A sentença é resultado dos 37 pés de maconha –que o líder rastafári diz plantar para uso religioso– encontrados pela Guarda Municipal de Americana em agosto de 2012 na sede da igreja, numa chácara da cidade a 127 km de SP.
Namorada de Ras Geraldinho, Marlene Martim, 50, diz estar perplexa com a decisão tomada pela Justiça neste mês. “A pena é maior do que para muitos assassinatos, estupros, sequestros”, afirma.
Os guardas chegaram ao templo após deter dois jovens com maconha e vasos para o plantio da cânabis. Segundo o processo, eles indicaram a chácara como origem da droga.
Marlene nega. “Eles vieram aqui, contaram sobre a viagem que um deles fez, ficaram um tempo e foram embora.”
Para Mauro Chaiben, um dos advogados de Ras Geraldinho, a condenação do líder rastafári vai contra as liberdades de consciência e religiosa, garantidas na Constituição.
“Tráfico pressupõe lucro, dinheiro, presença de armas, balanças de precisão, mas nada disso foi apresentado”, diz.
A invasão à chácara no ano passado foi a terceira desde 2010. “Eles não tinham mandado, como em todas as outras vezes, e o Geraldo abriu a porta”, diz Samir Gabriel Martim, 25, enteado do líder religioso.
Na sentença, o juiz Eugênio Augusto Clementi Júnior também determina a perda do imóvel, que deve ser transferido à União. “Sabíamos que o Ras seria condenado, pois os moradores de Americana conhecem a atuação rigorosa do juiz. Porém não tínhamos noção de que ele seria tão cruel”, diz Marlene.
“Houve preconceito, intolerância religiosa e um conservadorismo que não enxergou os ventos que sopram no mundo na questão da descriminalização da cânabis.”
O advogado cita trechos da sentença em que o juiz afirma que “se ele [Ras Geraldinho] quisesse seguir a religião deveria ir morar na Jamaica”.
Para Daniela Skromov, coordenadora do Núcleo de Direitos Humanos da Defensoria Pública de São Paulo, a decisão “vai na contramão de toda a discussão mais contemporânea sobre o assunto.”
Segundo ela, os 14 anos a que Ras Geraldinho foi condenado excedem o normal. “Nunca vi uma pena dessa para tráfico. Muitas vezes, o cultivo é uma opção da pessoa para não aderir ao tráfico”, diz.
Não é o que pensa o jurista Ives Gandra Martins.

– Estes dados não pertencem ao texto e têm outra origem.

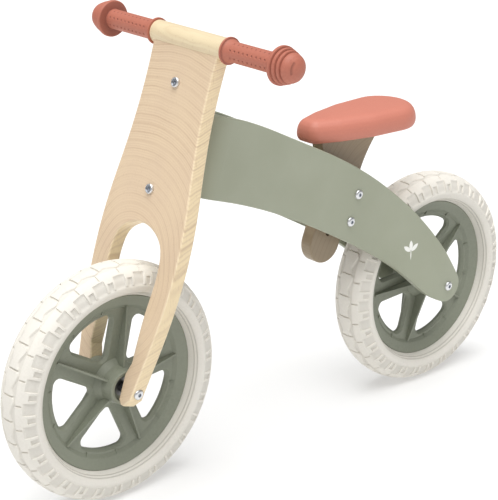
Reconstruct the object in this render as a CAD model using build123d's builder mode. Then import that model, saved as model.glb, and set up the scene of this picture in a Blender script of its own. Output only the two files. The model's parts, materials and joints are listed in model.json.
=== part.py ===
# Balance bike: a bent-ply frame, a one-piece beech fork board that steers about a
# pin behind it, two 12-inch foam-tyred wheels and a height-adjustable seat.
# Millimetres. +X forward, +Y to the rider's left, +Z up.
# Origin: on the ground, halfway between the two axles.
from build123d import *
from math import cos, radians, sin, sqrt
import os

os.makedirs("parts", exist_ok=True)

# ---------------------------------------------------------------- driving sizes
WHEELBASE = 527.0
TYRE_R = 145.0              # rolling radius of a 12-inch tyre
RAKE = 18.0                 # the fork board leans back by this angle
BOARD_T = 19.0              # fork board thickness
PLY = 11.0                  # bent-ply wall
RUN = 0.05                  # radial clearance of every running fit
GAP = 0.3                   # air between pieces that move past each other
AXLE_R = 4.0
BOLT_R = 3.0                # every M6 shank
REAR_X, FRONT_X = -WHEELBASE / 2, WHEELBASE / 2

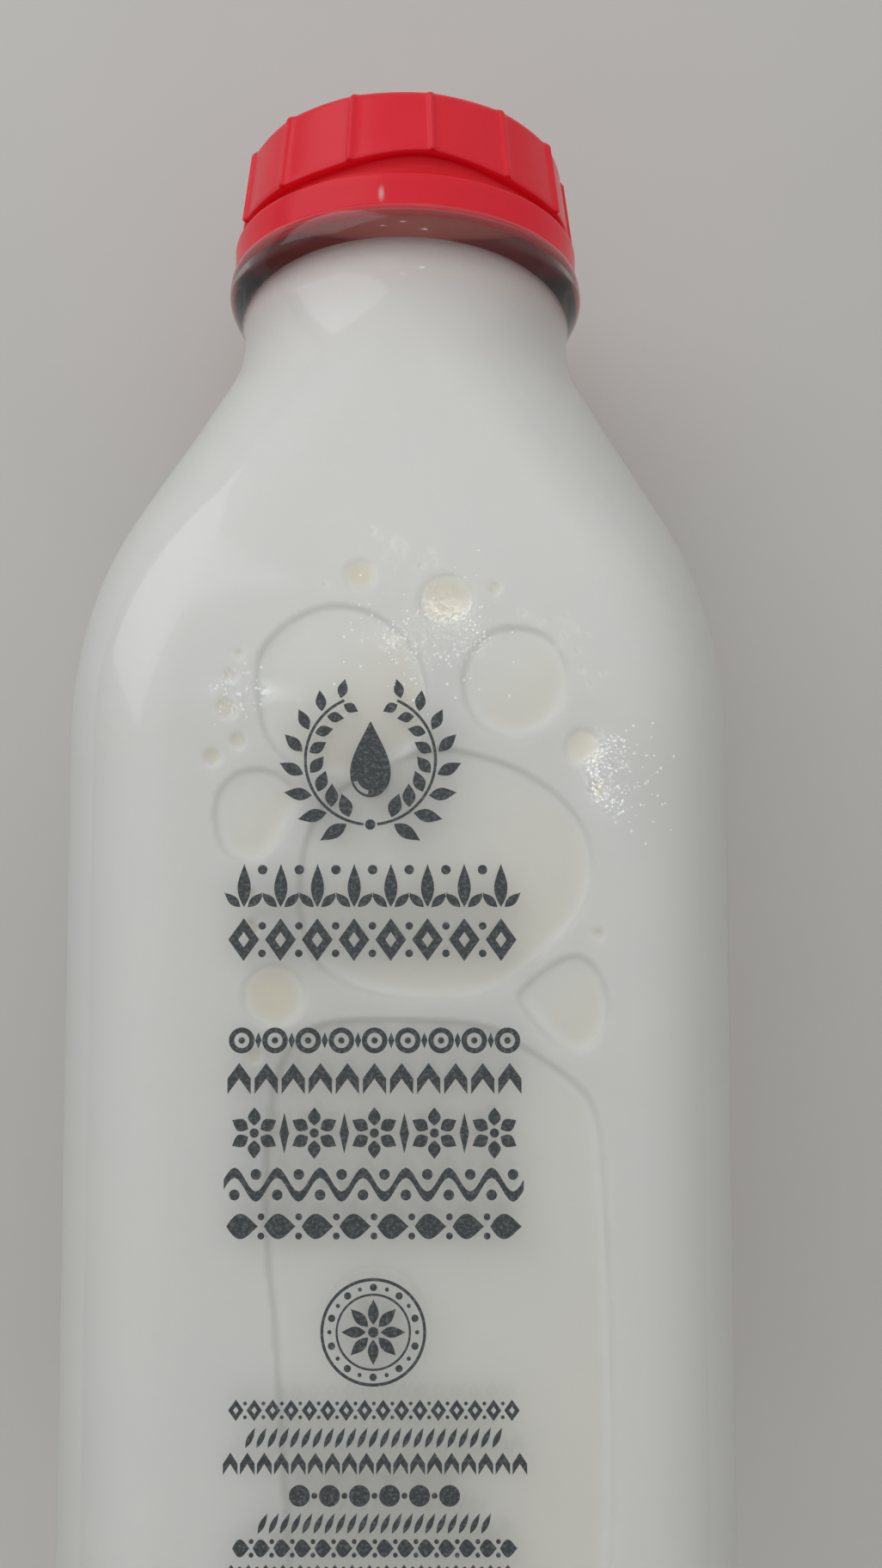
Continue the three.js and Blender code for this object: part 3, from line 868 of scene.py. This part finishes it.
cap_points = np.array([vertex.co for vertex in cap.data.vertices])
cap_radii = np.hypot(cap_points[:, 0], cap_points[:, 2] - axis_height)
cap_angles = np.arctan2(cap_points[:, 0], cap_points[:, 2] - axis_height)
cap_alongs = cap_points[:, 1] - base_y
# Painted light on the seal inside the cap, where it shows through the glass ring.
seal_light = (cap_radii < BORE_RADIUS) & (cap_alongs < total_length - CAP_TOP_THICKNESS / 2)
in_groove = (cap_alongs > CAP_BAND_TOP - 0.1 * MM) & (cap_radii > FINISH_RADIUS + MM)
under_crescent = np.exp(-(((cap_angles - CRESCENT_MIDDLE) / (1.6 * CRESCENT_SPREAD)) ** 2) / 2)
# Painted shade in the groove, strongest under the crescent's overhang.
groove_shade = soft_step((GROOVE_SHADE_TO - cap_radii) / (GROOVE_SHADE_TO - GROOVE_SHADE_FROM)) * in_groove
groove_shade *= (cap_alongs < CAP_RIB_BOTTOM + 2 * MM) * (0.25 + 0.75 * under_crescent)
store_field(cap.data, "seal_light", seal_light)
store_field(cap.data, "groove_shade", groove_shade)

# %% [markdown]
# The cap's plastic is red and softly glossy, and a little uneven. A broad noise varies the red
# and the roughness, and a fine one makes the bump. A small pale nick sits on the band's lower
# edge, where it was chipped.

# %% Cap finish
CAP_RED = (0.82, 0.012, 0.030, 1)
BRIGHTER_RED = (0.88, 0.020, 0.042, 1)
# Painted light for the shaded seal.
SEAL_LIGHT_RED = (0.92, 0.27, 0.22, 1)
# Painted shade for the groove.
GROOVE_SHADE_RED = (0.76, 0.002, 0.014, 1)
NICK_TONE = (0.82, 0.40, 0.38, 1)
NICK_PLACE = in_scene(-2.6 * MM, 200.1 * MM, CAP_BAND_RADIUS)
NICK_REACH = (0.6 * MM, 1.5 * MM, 2 * MM)

cap_material, cap_shader = new_material(
    "red_cap_plastic", Specular_IOR_Level=0.25, Subsurface_Weight=0.1, Subsurface_Scale=1 * MM
)
cap_tone = noise_on(cap_material, 9 * MM, detail=3)
cap_colour = ramp_on(cap_material, cap_tone.outputs["Fac"], CAP_RED, BRIGHTER_RED)
# The seal gets painted light and the groove painted shade.
for field, tint in (("seal_light", SEAL_LIGHT_RED), ("groove_shade", GROOVE_SHADE_RED)):
    cap_colour = tinted(cap_material, cap_colour, field_on(cap_material, field), tint)
nick = spot_on(cap_material, NICK_PLACE, NICK_REACH)
cap_colour = tinted(cap_material, cap_colour, nick, NICK_TONE)
link(cap_material, cap_colour, cap_shader.inputs["Base Color"])
cap_gloss = add_node(cap_material, "MapRange", To_Min=0.20, To_Max=0.30)
link(cap_material, cap_tone.outputs["Fac"], cap_gloss.inputs["Value"])
link(cap_material, cap_gloss.outputs["Result"], cap_shader.inputs["Roughness"])
cap_grain = noise_on(cap_material, 0.6 * MM, detail=3)
cap_bump = bump_from(cap_material, cap_grain.outputs["Fac"], 0.15, 0.05 * MM)
link(cap_material, cap_bump.outputs["Normal"], cap_shader.inputs["Normal"])
cap.data.materials.append(cap_material)
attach(cap, "root")
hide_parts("cap")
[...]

Para ele, a alegação que a maconha seria usada em rituais da igreja não pode ser considerada. “Quando se fala de liberdade religiosa, se fala em religiões clássicas, em que existem critérios e valores a serem adotados”, afirma.
ATIVISMO
Com fala pausada, Ras Geraldinho é capaz de passar horas falando das propriedades medicinais da maconha e do rastafarianismo -religião que nasceu na Jamaica no início do século 20 e que usa a palavra Jah em referência a Deus.
Em entrevista à Folha, em 2011, pouco após a segunda invasão de sua igreja, ele afirmava que seguiria na luta pelo uso religioso da maconha.
Marlene diz o mesmo. “O juiz quis dar um recado para o ativismo canábico com essa condenação estapafúrdia e acabou nos unindo. Vamos até as últimas instâncias, com mais e mais ‘soldados’.”